* Begin *
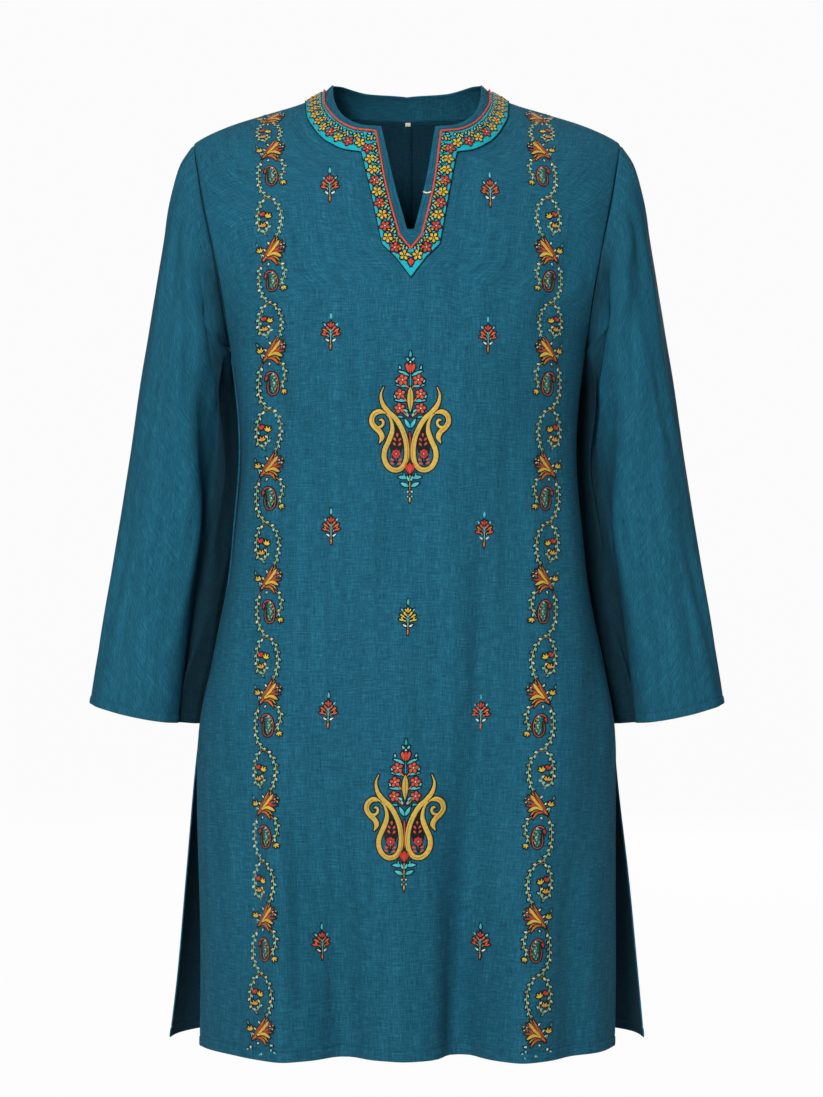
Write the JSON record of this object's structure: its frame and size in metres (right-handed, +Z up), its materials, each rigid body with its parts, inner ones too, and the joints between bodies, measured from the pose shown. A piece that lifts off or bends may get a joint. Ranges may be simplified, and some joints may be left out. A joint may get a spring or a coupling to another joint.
{
  "type": "kurta tunic",
  "caption": "Long straight tunic with set-in sleeves, side slits and a slit neckline edged with an embroidered border, in the filled-out shape it has when worn.",
  "frame": {"origin": "midway between the two points where the shoulder seams meet the neck border, level with the seams there", "axes": "+Z up the wearer, -Y out of the garment's front, +X towards the wearer's left sleeve"},
  "size_m": [0.6208, 0.2562, 0.9233],
  "materials": {
    "cloth": "matt slub weave",
    "border": "embroidered trim",
    "piping": "satin cord",
    "label": "plain tape"
  },
  "bodies": {
    "root": {"front": "cloth", "back_left": "cloth", "back_right": "cloth", "sleeve_left": "cloth", "sleeve_right": "cloth", "neck_band": "cloth", "neck_border": "border", "neck_piping": "piping", "neck_label": "label"}
  },
  "joints": []
}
* End *
Problem requirements: Using the data above, return each line exactly as written.

Result below:
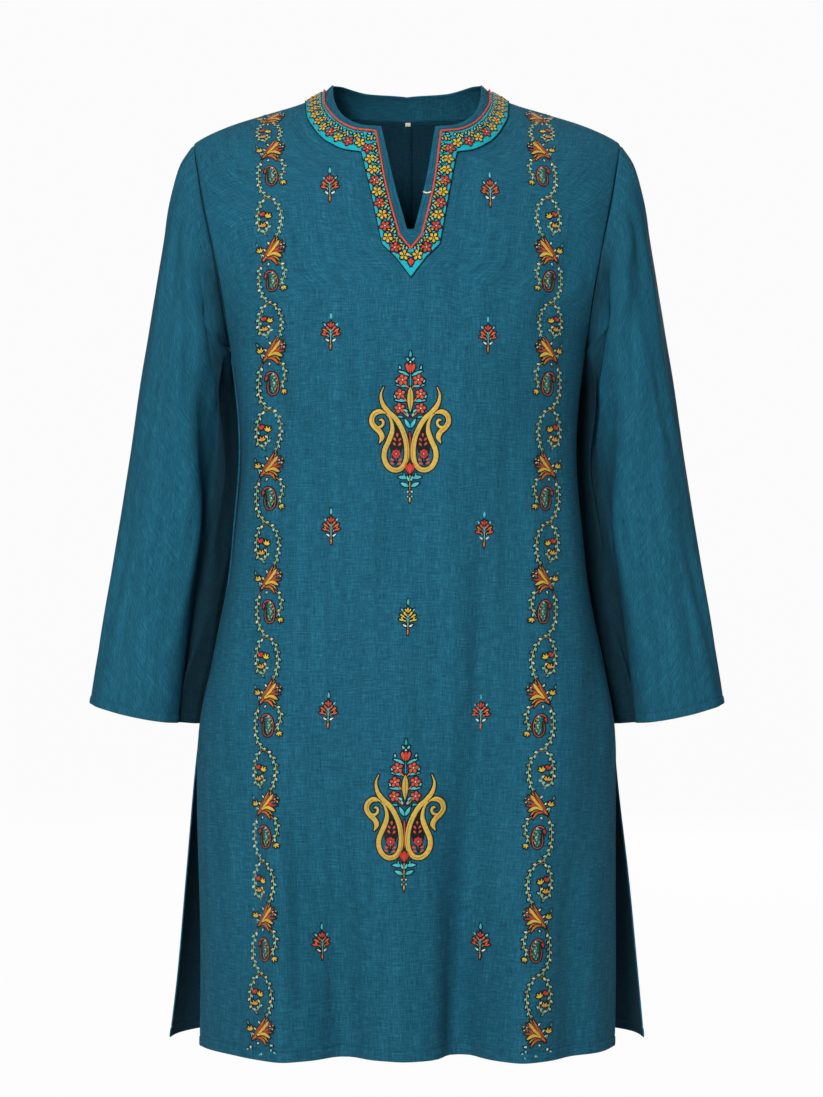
Write the JSON record of this object's structure: its frame and size in metres (right-handed, +Z up), its materials, each rigid body with its parts, inner ones too, and the joints between bodies, measured from the pose shown. A piece that lifts off or bends may get a joint. Ranges may be simplified, and some joints may be left out. A joint may get a spring or a coupling to another joint.
{
  "type": "kurta tunic",
  "caption": "Long straight tunic with set-in sleeves, side slits and a slit neckline edged with an embroidered border, in the filled-out shape it has when worn.",
  "frame": {"origin": "midway between the two points where the shoulder seams meet the neck border, level with the seams there", "axes": "+Z up the wearer, -Y out of the garment's front, +X towards the wearer's left sleeve"},
  "size_m": [0.6208, 0.2562, 0.9233],
  "materials": {
    "cloth": "matt slub weave",
    "border": "embroidered trim",
    "piping": "satin cord",
    "label": "plain tape"
  },
  "bodies": {
    "root": {"front": "cloth", "back_left": "cloth", "back_right": "cloth", "sleeve_left": "cloth", "sleeve_right": "cloth", "neck_band": "cloth", "neck_border": "border", "neck_piping": "piping", "neck_label": "label"}
  },
  "joints": []
}